The movie left both of us in a slightly pensive mood. There are certain things that put me ever so slightly on edge, and contemplation of the twilight of an empire (human, Centauri, what have you) is one of them. It probably didn't help that Figment's place still has the cold stone echo reminiscent of Ariane Emory the Elder's outer rooms, the shade of a dead woman not yet nor ever gone, in every inch of the place.
Figment's computer had been on the entire time -- he'd been trying to defragment, but that wasn't going so well. His computing situation is getting to be somewhat dire: he's working with 98 on a dreadfully old box, his e-mail account is set to evaporate at any moment, he has access to his wife's AOL e-mail account because the password was saved on the machine ... he can't change it to something he'll know, of course, because he never knew the password, and one needs the old password to set the new. He needs a computer overhaul, because it shouldn't take 6+ hours to scandisk. He needs a new e-mail address. He needs serious Geek Help, in other words.

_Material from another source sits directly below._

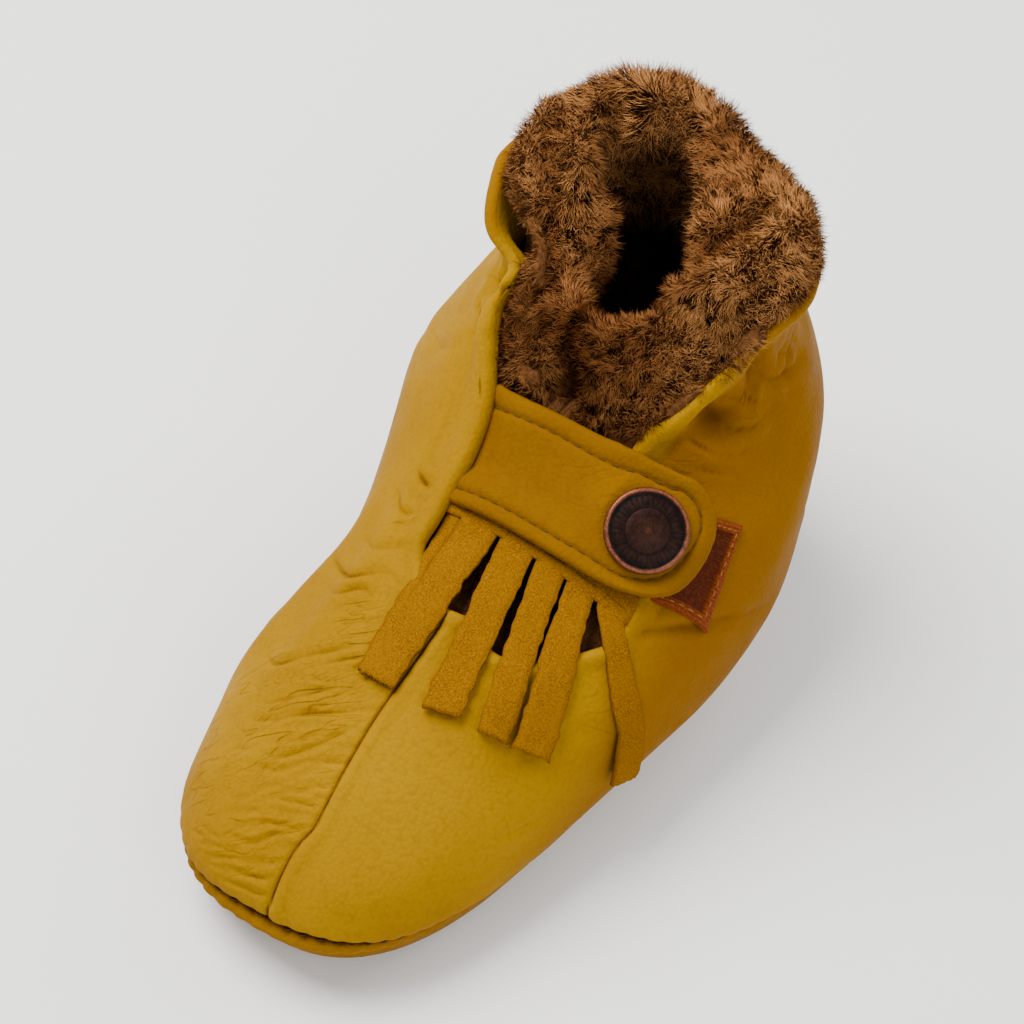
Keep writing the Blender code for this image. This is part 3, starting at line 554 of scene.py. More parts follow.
# ---- creases placed one by one -----------------------------------------------------------------------------------------
# each: points (angle in degrees, ring number), depth, width, ridge beside it, all in mm
CREASES = [
    # long flex folds on the inner half of the vamp
    ([(-60, 2.16), (-46, 2.55), (-32.8, 3.04), (-18.8, 3.5)], 0.55, 0.75, 0.30),
    ([(-30, 2.98), (-22, 3.26), (-12, 3.50)], 0.42, 0.60, 0.20),
    ([(-42.3, 2.36), (-33, 2.62), (-23.3, 2.92), (-14.3, 3.18), (-7.8, 3.32)], 0.50, 0.70, 0.28),
    ([(-38.8, 2.32), (-28, 2.60), (-17.8, 2.88), (-4.3, 3.12), (3.3, 3.24)], 0.50, 0.62, 0.25),
    ([(-25, 2.50), (-15, 2.72), (-6, 2.90), (2.5, 3.0)], 0.34, 0.50, 0.18),
    ([(-20.3, 2.48), (-11.3, 2.68), (-6.3, 2.82), (1.8, 3.1)], 0.42, 0.60, 0.22),
    ([(-30, 2.22), (-20, 2.42), (-11, 2.55), (-5, 2.60)], 0.30, 0.50, 0.15),
    ([(-1.8, 2.6), (1.6, 2.63), (4.8, 2.66)], 0.38, 0.42, 0.15),
    ([(-6.3, 2.70), (-1, 2.77), (5.0, 2.84)], 0.36, 0.42, 0.15),
    ([(-10, 2.38), (-4.8, 2.44), (1.3, 2.50), (5.6, 2.52)], 0.38, 0.45, 0.18),
    ([(-9, 2.20), (-3, 2.28), (2.0, 2.34), (5.3, 2.42)], 0.42, 0.45, 0.20),
    ([(-12, 1.95), (-5.3, 2.04), (-2.3, 2.18), (0.3, 2.28), (4.6, 2.32)], 0.42, 0.48, 0.20),
    ([(-8, 1.78), (-3.4, 1.86), (0.3, 2.0), (3.6, 2.14)], 0.38, 0.45, 0.18),
    ([(-9, 1.60), (-4, 1.66), (0, 1.78), (3.0, 1.96)], 0.36, 0.45, 0.16),
    ([(-5, 1.38), (-2, 1.46), (1, 1.56), (3.2, 1.74)], 0.34, 0.42, 0.16),
    ([(-4.5, 3.02), (0, 3.10), (4.0, 3.14)], 0.30, 0.42, 0.12),
    # gathers by the lower corner of the throat, inner side
    ([(-68.3, 3.62), (-58, 3.92), (-48.3, 4.22)], 0.55, 0.80, 0.35),
    ([(-74.4, 3.14), (-60, 3.55), (-47.3, 4.02)], 0.50, 0.75, 0.35),
    ([(-70.3, 2.8), (-55, 3.35), (-43, 3.80), (-36.5, 4.0)], 0.60, 0.85, 0.38),
    ([(-74.4, 2.4), (-55, 3.05), (-40.3, 3.62), (-30, 3.84)], 0.55, 0.80, 0.32),
    ([(-64.8, 2.58), (-50, 3.06), (-39.8, 3.46), (-28.3, 3.66)], 0.48, 0.70, 0.28),
    ([(-41, 3.30), (-32, 3.50), (-24.3, 3.66)], 0.42, 0.55, 0.22),
    ([(-36, 3.72), (-29, 3.84), (-22, 3.92)], 0.36, 0.50, 0.20),
    ([(-52, 2.2), (-42, 2.45), (-34, 2.75)], 0.30, 0.60, 0.15),
    # two short folds drawn in by the stitched pucker
    ([(-97, 4.62), (-91, 4.86), (-85, 5.06), (-80, 5.22)], 0.85, 0.45, 0.40),
    ([(-86, 4.72), (-81, 4.98), (-78, 5.16), (-74, 5.26)], 0.75, 0.42, 0.35),
    ([(-92, 4.52), (-86, 4.62), (-80, 4.70)], 0.45, 0.45, 0.25),
    ([(-60, 5.90), (-66, 5.55), (-75, 5.18), (-85, 4.86)], 0.95, 0.50, 0.50),
    ([(-66, 5.95), (-72, 5.62), (-80, 5.30), (-89, 5.04)], 0.90, 0.46, 0.45),
    ([(-56, 5.62), (-62, 5.30), (-71, 4.94), (-79, 4.66)], 0.70, 0.45, 0.40),
    # outer side: the pocket between the throat and the heel, and its wrinkles
    ([(62, 5.60), (72, 5.25), (82.4, 4.92), (90.4, 4.86)], 2.70, 2.90, 0.90),
    ([(66, 5.72), (77, 5.34), (86, 5.12), (92, 5.16)], 0.40, 0.70, 0.25),
    ([(78, 5.95), (85.9, 5.5), (93.4, 4.98)], 1.60, 1.60, 0.80),
    ([(86.9, 5.48), (99, 5.06), (112.9, 4.70), (124, 4.40)], 0.55, 1.00, 0.35),
    ([(84, 4.80), (94, 4.62), (104, 4.60)], 0.40, 0.80, 0.25),
    ([(80, 4.66), (88, 4.46), (96, 4.36)], 0.34, 0.60, 0.22),
    ([(90, 5.70), (100, 5.35), (112, 5.05), (126, 4.85)], 0.45, 0.90, 0.30),
    ([(74, 5.32), (80, 5.02), (88, 4.76)], 0.50, 0.50, 0.30),
    ([(78, 5.46), (84, 5.16), (93, 4.90)], 0.45, 0.50, 0.25),
    ([(70, 5.06), (77, 4.80), (84, 4.56)], 0.45, 0.50, 0.25),
    ([(84, 5.32), (90, 5.06), (98, 4.82)], 0.40, 0.50, 0.20),
    ([(72, 4.72), (80, 4.48), (90, 4.22)], 0.35, 0.60, 0.20),
    # the slit below the strap's end and the soft fold that runs on from it
    ([(71, 3.12), (76, 2.98), (82.9, 2.78), (89.9, 2.52), (97, 2.12)], 1.15, 1.10, 0.45),
    ([(92, 2.40), (100.4, 1.90), (110.9, 1.36)], 0.45, 1.60, 0.25),
    ([(62, 2.55), (72, 2.30), (80, 1.95)], 0.30, 1.30, 0.18),
    ([(45, 1.70), (52, 1.50), (60, 1.42)], 0.22, 0.80, 0.12),
    ([(52, 1.95), (60, 1.72), (70, 1.55)], 0.22, 0.80, 0.12),
    # soft folds of the heel quarter, both sides
    ([(118, 2.10), (128, 1.75), (140, 1.55)], 0.35, 1.50, 0.20),
    ([(150, 4.95), (165, 5.05), (180, 5.02), (195, 5.06), (210, 4.95)], 0.50, 1.40, 0.25),
    ([(140, 4.55), (160, 4.75), (185, 4.80), (205, 4.70)], 0.35, 1.20, 0.20),
    ([(-145, 4.85), (-128, 4.98), (-112, 5.02), (-100, 4.98)], 0.60, 1.30, 0.30),
    ([(-140, 4.45), (-122, 4.62), (-104, 4.72), (-92, 4.80)], 0.45, 1.20, 0.25),
    ([(-100, 3.4), (-92, 3.7), (-84, 4.15), (-78, 4.6)], 0.45, 1.30, 0.25),
    ([(-118, 2.6), (-106, 2.9), (-96, 3.3)], 0.30, 1.40, 0.18),
    ([(-88, 1.5), (-78, 1.85), (-66, 2.05)], 0.28, 1.20, 0.15),
]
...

He showed me his Dread Box of Electronics. I exclaimed in delight over a few of the finds -- one of the things was what looked to be a near-new Latitude CPt (sans power adapter, battery, CD/floppy, and HD) -- and in Sheer Geek over some of the other things. One of the things was a flamed-out hard drive. Since I was giggling over that, Figment decided to dig up the report from the Professional Geeks on the thing, and I read over the notes.

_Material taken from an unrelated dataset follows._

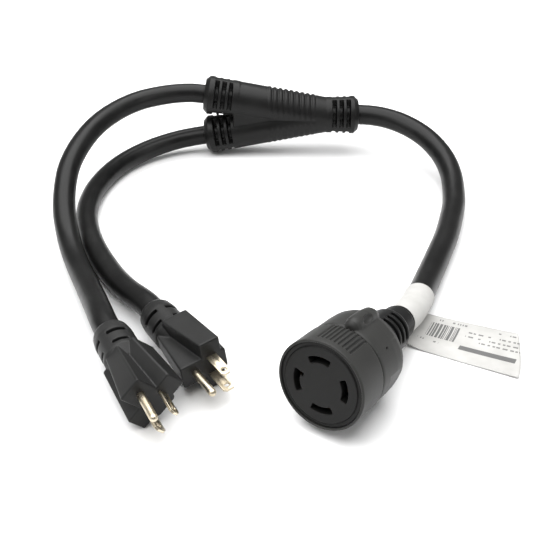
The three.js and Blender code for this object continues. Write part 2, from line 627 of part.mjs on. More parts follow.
function buildCords() {
  const bench = benchGroup();
  addPiece(bench, 'outer_leg_cord', cordBody(OUTER_LEG, LEG_OD), 'jacket');
  addPiece(bench, 'inner_leg_cord', cordBody(INNER_LEG, LEG_OD), 'jacket');
  addPiece(bench, 'trunk_cord', cordBody(TRUNK, TRUNK_OD), 'jacket');
  const fromReceptacle = routeCurve([...TRUNK].reverse());
  const rows = Array.from({ length: 5 }, (_, i) => labelRow(fromReceptacle, (LABEL.width * i) / 4));
  addPiece(bench, 'paper_label', sheet(rows, LABEL.thick), 'paper');
}

buildSplitter();
buildPlug('left', LEFT_PLUG);
buildPlug('right', RIGHT_PLUG);
buildReceptacle();
buildCords();

export default group;
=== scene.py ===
"""Looks for the Y-shaped generator adapter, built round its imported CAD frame."""
import math

import bmesh
import bpy
from mathutils import Matrix, Vector


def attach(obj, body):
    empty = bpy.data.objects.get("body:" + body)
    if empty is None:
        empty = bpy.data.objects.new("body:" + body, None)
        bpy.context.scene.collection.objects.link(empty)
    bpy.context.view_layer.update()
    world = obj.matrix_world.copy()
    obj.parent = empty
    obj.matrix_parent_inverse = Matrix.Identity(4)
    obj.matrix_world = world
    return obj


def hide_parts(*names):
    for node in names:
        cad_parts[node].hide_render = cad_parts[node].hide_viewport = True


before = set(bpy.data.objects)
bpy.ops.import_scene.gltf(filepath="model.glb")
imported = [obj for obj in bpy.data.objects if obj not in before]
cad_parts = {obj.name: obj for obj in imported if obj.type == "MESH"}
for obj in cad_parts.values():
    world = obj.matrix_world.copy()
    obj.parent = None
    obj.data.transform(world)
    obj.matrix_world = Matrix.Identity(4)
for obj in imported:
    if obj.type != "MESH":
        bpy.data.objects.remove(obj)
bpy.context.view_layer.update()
scene = bpy.context.scene

MM = 0.001
BENCH = Vector((-6.4, 516.1, 0))        # the bench point at the row frame's origin, in millimetres
LEG_OD, TRUNK_OD = 17.2, 18.4
BORE_GAP = 0.25                          # the room between a cord and its collar, all round
LEG_BORE, TRUNK_BORE = LEG_OD / 2 + BORE_GAP, TRUNK_OD / 2 + BORE_GAP


def bench(x, y, z):
    """A bench point in millimetres as a point of the row frame in metres."""
    return (Vector((x, y, z)) - BENCH) * MM


# ------------------------------------------------------------------ camera and light
CAMERA_HEIGHT = 0.325
CAMERA_DOWN = 33.0
camera_data = bpy.data.cameras.new("camera")
camera_data.sensor_width = 36.0
camera_data.lens = 54.03
camera_data.clip_start = 0.01
camera = bpy.data.objects.new("camera", camera_data)
scene.collection.objects.link(camera)
camera.location = bench(0, 0, 0) + Vector((0, 0, CAMERA_HEIGHT))
camera.rotation_euler = (math.radians(90 - CAMERA_DOWN), 0, 0)
scene.camera = camera


def area_light(name, place, aim, size, power):
    data = bpy.data.lights.new(name, "AREA")
    data.shape, data.size, data.size_y, data.energy = "RECTANGLE", size[0], size[1], power
    lamp = bpy.data.objects.new(name, data)
    lamp.location = place
    lamp.rotation_euler = (Vector(aim) - Vector(place)).to_track_quat("-Z", "Y").to_euler()
    scene.collection.objects.link(lamp)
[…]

Seems that a few of the outlets in the house had been wired backwards. Figment had plugged their old computer into one, and havoc ensued. According to the notes, they'd brought it in and fired it up to test it, and as it was starting the POST, flames shot out of the HD, and the company's test power supply got blown as well. (Figment had been cherishing the hope that perhaps some data could be salvaged from the thing. I was skeptical, and pointed out exactly what a bad sign ACTUAL FLAMES tend to be.) Geek humor, what can you say...

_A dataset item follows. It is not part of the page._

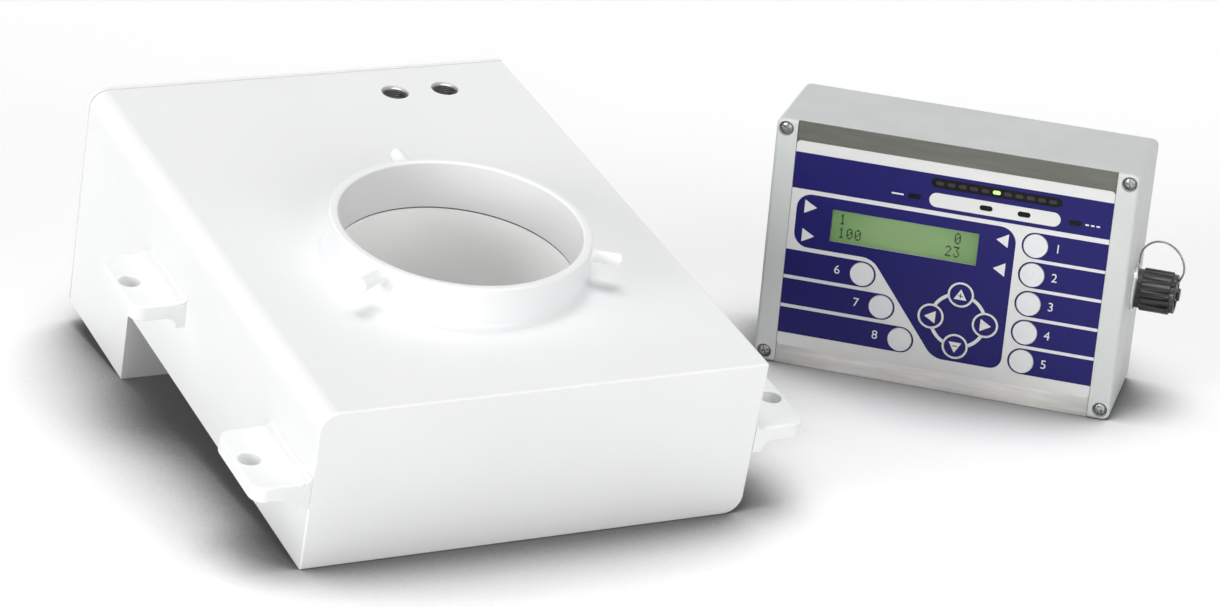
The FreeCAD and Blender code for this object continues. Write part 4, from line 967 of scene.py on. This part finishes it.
# %% Keys
def key_steps(radius, crown):
    return [(2, -15.8), (2, -3.1), (radius + 1, -3.1), (radius + 1, -2.1), (radius, -2.1), (radius, 0.45),
            (radius - 0.15, 0.7), (radius - 0.45, 0.8), (radius - 0.9, 0.78), (radius - 1.3, 0.6),
            (radius - 1.7, 0.6), (radius - 2.6, 0.7), (radius - 4.2, crown), (radius - 6, crown + 0.04)]


round_key = smooth(turned("round_key", 64, key_steps(8, 0.8), solid=True), 40)
flat_key = smooth(turned("flat_key", 64, key_steps(7, 0.74)[:9] + [(4, 0.79), (1, 0.79)], solid=True), 40)
for name, (x, z, radius) in KEY_PLACES.items():
    is_round = radius == 8
    key = copied(round_key if is_round else flat_key, f"{name}_cap", shift(x, z, 0))
    settle(key, FACE, name, key_white if is_round else key_navy, "key_white" if is_round else "key_navy", name)
for pattern in (round_key, flat_key):
    bpy.data.objects.remove(pattern)

# %% Marks on the arrow keys
def arrow_mark(name, degrees, bars):
    """A white triangle; bars are cut out of it, so that the key shows through."""
    x, z, radius = KEY_PLACES[name]
    mark = pointer(f"{name}_mark", (4.2, 0), 7.4, 4.3, 0.74, 0.86)
    moved(mark, Matrix.Rotation(math.radians(degrees), 4, "Z"))
    for half_wide, half_tall in bars:
        low = -0.55 if degrees > 0 else 0.55
        bar = block("bar_cutter", (-half_wide, half_wide), (low - half_tall, low + half_tall), (0, 2))
        cut(mark, bar)
    settle(moved(mark, shift(x, z, 0)), FACE, name, film_white, "key_white")


arrow_mark("key_plus", 90, [(1.7, 0.32), (0.32, 1.7)])
arrow_mark("key_minus", -90, [(1.7, 0.32)])
arrow_mark("key_back", 180, [])
arrow_mark("key_forward", 0, [])

# %% [markdown]
# The display shows plain numbers made of square dots. A digit is a grid of five by
# seven, kept as one number for each row, and a dot is a tiny slab that is copied.

# %% Display
DIGITS = {"0": (14, 17, 19, 21, 25, 17, 14), "1": (4, 12, 4, 4, 4, 4, 14),
          "2": (14, 17, 1, 2, 4, 8, 31), "3": (31, 2, 4, 2, 1, 17, 14)}
LINES = [(106.9, {0: "1", 14: "0"}), (97.5, {0: "1", 1: "0", 2: "0", 13: "2", 14: "3"})]
DOT_ACROSS, DOT_UP, CELL, FIRST = 0.8, 1.05, 5.5, 48.4
glass = slab("display_glass", *WINDOW, [0] * 4, -2, -1.9)
settle(glass, FACE, "control_unit", display_green, "window_clear")
dot = block("dot", (-0.395, 0.395), (-0.52, 0.52), (-1.92, -1.84))
dots = []
for middle, places in LINES:
    for cell, digit in places.items():
        for row, bits in enumerate(DIGITS[digit]):
            for column in range(5):
                if bits >> (4 - column) & 1:
                    at = shift(FIRST + CELL * cell + DOT_ACROSS * column, middle - DOT_UP * (row - 3), 0)
                    dots.append(copied(dot, "dot", at))
bpy.data.objects.remove(dot)
settle(joined("display_digits", dots), FACE, "control_unit", display_dot, "window_clear")
pane = slab("display_pane", *WINDOW, [0] * 4, -1.6, -0.03)
settle(soften(pane, 0.1, 2), FACE, "control_unit", clear_pane, "window_clear", "display_window")

# %% [markdown]
# Eleven small lenses sit in a black bar, and the middle one is lit. Each is a pill
# with a softly rounded front. Four more, longer ones show the states.

# %% Lamps
def lens(name, middle, height, length, half):
    piece = pill(name, middle, height, length, half, -3.3, 0.22)
    return soften(piece, 0.28, 3, 50)


bar_lenses = [lens("lens", BAR[0] + 7.46 * (n - 5), BAR[1], 5.2, 1.3) for n in range(11)]
lit = bar_lenses.pop(5)
lit.name = "lit_lens"
settle(joined("bar_lenses", bar_lenses), FACE, "control_unit", lamp_dark, "lamp_dark", "bar_lamps")
settle(lit, FACE, "control_unit", lamp_green, "lamp_green", "bar_lamp_lit")
state_lenses = [lens("lens", x, STATUS_HEIGHT, 8.4, 1.7) for x in STATUS_LAMPS]
settle(joined("state_lenses", state_lenses), FACE, "control_unit", lamp_black, "lamp_dark", "status_lamps")
coat("lamp_bar", lamp_black)

# %% [markdown]
# The socket's dust cap is moulded with round grooves for the fingers. It is turned,
# and then sixteen round cutters take the grooves out of its side.

# %% Dust cap and socket
SOCKET_AXIS = SOCKET @ SIDEWAYS
cap_steps = [(11.5, 2.8), (13.0, 2.8), (13.0, 5.8), (13.7, 5.8), (14.2, 6.3), (14.2, 24.8), (13.7, 25.3),
             (12.9, 25.3), (12.9, 28.1), (12.5, 28.5), (10.9, 28.5), (10.5, 28.1), (10.5, 26.9), (2.7, 26.9),
             (2.7, 23.3), (11.5, 23.3)]
cap = turned("ribbed_cap", 128, cap_steps)
grooves = []
for number in range(16):
    place = Matrix.Rotation(math.tau * number / 16, 4, "Z") @ shift(14.8, 0, 0)
    grooves.append(moved(turned("groove", 20, [(1.7, 5.2), (1.7, 25.9)], solid=True), place))
cut(cap, joined("grooves", grooves))
settle(soften(cap, 0.22, 2), SOCKET_AXIS, "dust_cap", black_plastic, "black_plastic", "dust_cap")
nut_steps = [(11.35, 0), (15.1, 0), (15.5, 0.3), (15.5, 1.25), (15.1, 1.65), (14.4, 1.7), (11.35, 1.7)]
settle(smooth(turned("round_nut", 96, nut_steps)), SOCKET_AXIS, "control_unit", nut_metal, "socket_metal",
       "socket_nut")
stud_steps = [(2.4, 23.1), (2.4, 28.7), (3.9, 28.7), (4.3, 29.0), (4.3, 30.3), (3.9, 30.8), (3.2, 30.9)]
settle(smooth(turned("stud_head", 48, stud_steps, solid=True)), SOCKET_AXIS, "control_unit", black_plastic,
       "black_plastic", "cap_stud")

# %% [markdown]
# What is left of the CAD model is inside, or plain plate that needs no change. Each
# node still gets its own finish, so that nothing is bare if the units are opened.

# %% Finishes of the other nodes
OTHER_FINISHES = {
    white_coat: ["rear_frame"],
    white_rubber: ["rear_gasket", "lid_seal"],
    winding_copper: ["receive_coil_lower", "transmit_coil", "receive_coil_upper"],
    former_resin: ["coil_former"],
    board_green: ["electronics_board", "display_board"],
    standoff_brass: ["board_standoffs", "board_spacers"],
    thread_steel: ["conduit_boss_left", "conduit_boss_right"],
    black_plastic: ["display_module"],
    nut_metal: ["socket_shell"],
    screw_steel: ["lanyard_ring", "lanyard_eye"],
}
for finish, names in OTHER_FINISHES.items():
    for name in names:
        coat(name, finish)
lanyard.data.materials.append(wire_steel)
print("finished", sum(len(names) for names in OTHER_FINISHES.values()), "more nodes")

I caught my breath with a gasp as I glanced over the front page of the report again. "Figment, look at this," I said, and pointed. "What?" he asked, and lit on the wrong thing.
"No," I said. "Her password." As part of the information on the case report for fixing the dead computer, the professional computer repair company had collected Figment's wife's username and password for her AOL account.
The words of the dead can be found in some of the most unexpected places.